Désormais, près de 3,6 milliards d’habitant·es vivent dans des “contextes hautement vulnérables au changement climatique” et les expert·es réaffirment que les communautés les plus affectées sont celles qui ont le moins contribué aux émissions et qui, étant les plus pauvres, ont le moins de moyens pour y faire face. Les femmes et les enfants seront les premières victimes et les plus nombreuses. La bonne nouvelle, c’est que la justice sociale et environnementale devient incontournable pour le GIEC.

L’alarme est une nouvelle fois activée, plus puissante que jamais. Mais le Giec ne veut pas perdre espoir et tente de le communiquer aux plus pessimistes. « La fenêtre pour s’assurer un futur durable et vivable est en train de se refermer rapidement », pointe le rapport. Pour ne pas se limiter à ce constat inquiétant, le Giec souligne qu’il existe « des solutions d’adaptation et d’atténuation qui sont efficaces, applicables et peu coûteuses », et qui peuvent varier d’une région à l’autre. Il faut les employer pour que se fassent « des transitions rapides et de grandes envergures », que cela concerne l’agriculture, l’industrie ou encore les systèmes urbains. Si l’on vulgarise un peu, nous avons encore 7 ans, mais pas plus, avant de subir le jeûne intermittent, les coups de soleil et la sueur pour le reste de notre vie. 

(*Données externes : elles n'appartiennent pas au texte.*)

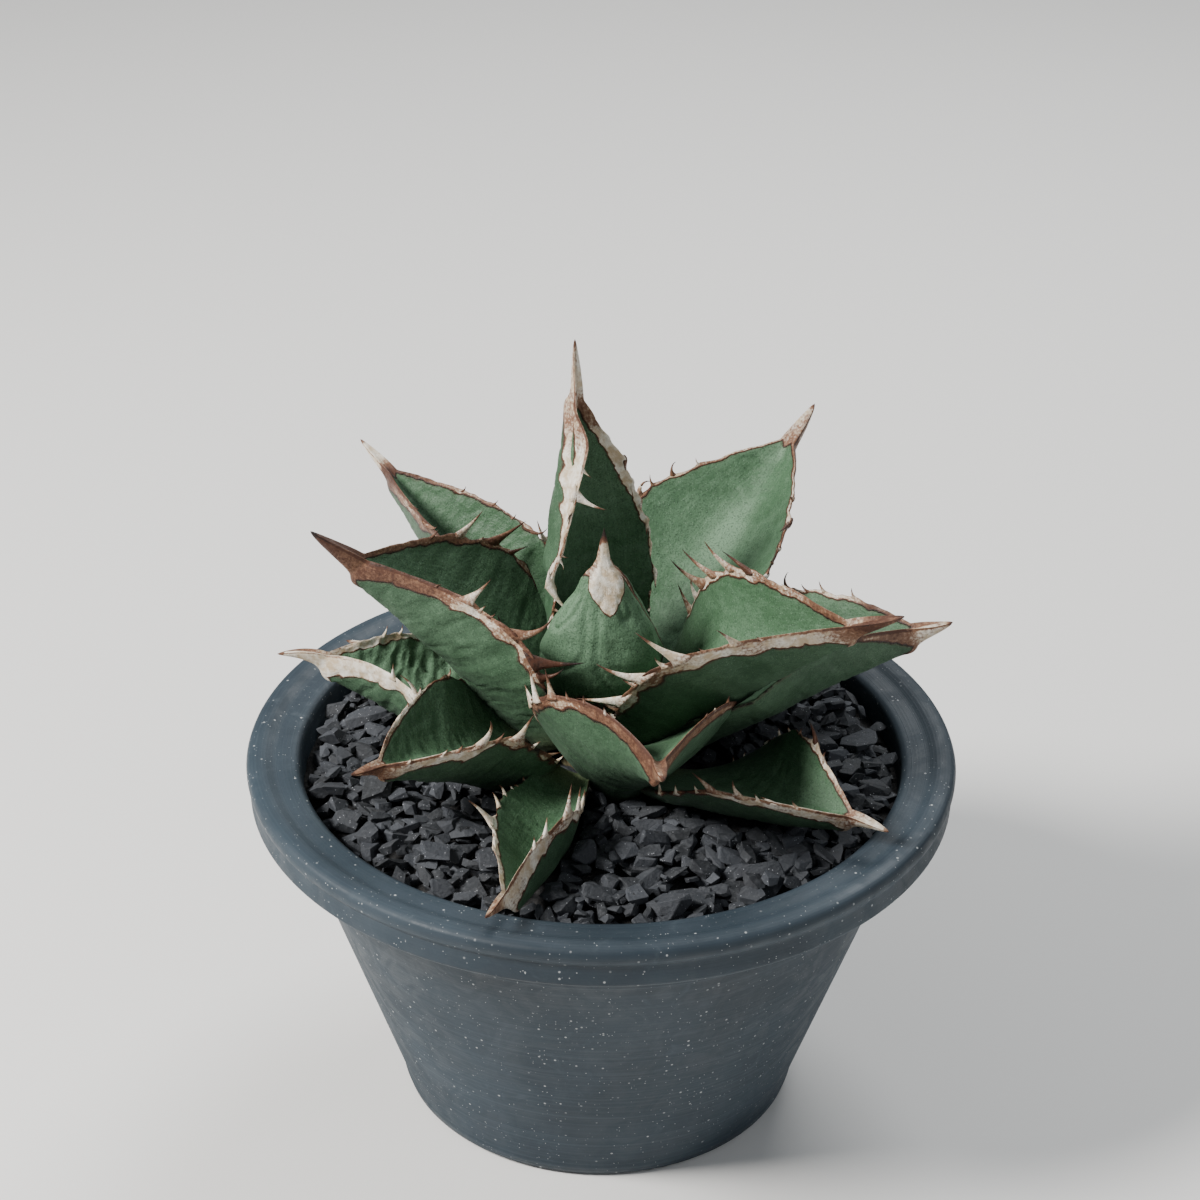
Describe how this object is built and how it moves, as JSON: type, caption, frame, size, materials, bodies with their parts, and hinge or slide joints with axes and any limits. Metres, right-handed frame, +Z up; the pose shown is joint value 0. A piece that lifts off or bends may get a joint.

Alors oui, tout le monde va devoir faire des efforts, changer ses modes de vie pour revenir à un quotidien plus sobre, frugal et donc durable. Cependant le GIEC conclut que les moyens financiers actuels sont suffisants, mais constate qu’il existe encore des freins pour réorienter le capital dans l’action climatique. Les gouvernements et les entreprises seront les principaux acteurs de cette lutte car seule « la volonté politique qui permettra une action climatique efficace ». Les urnes et la rue nous attendent avant que le ou la prochaine présidente dise qu’il ne savait pas.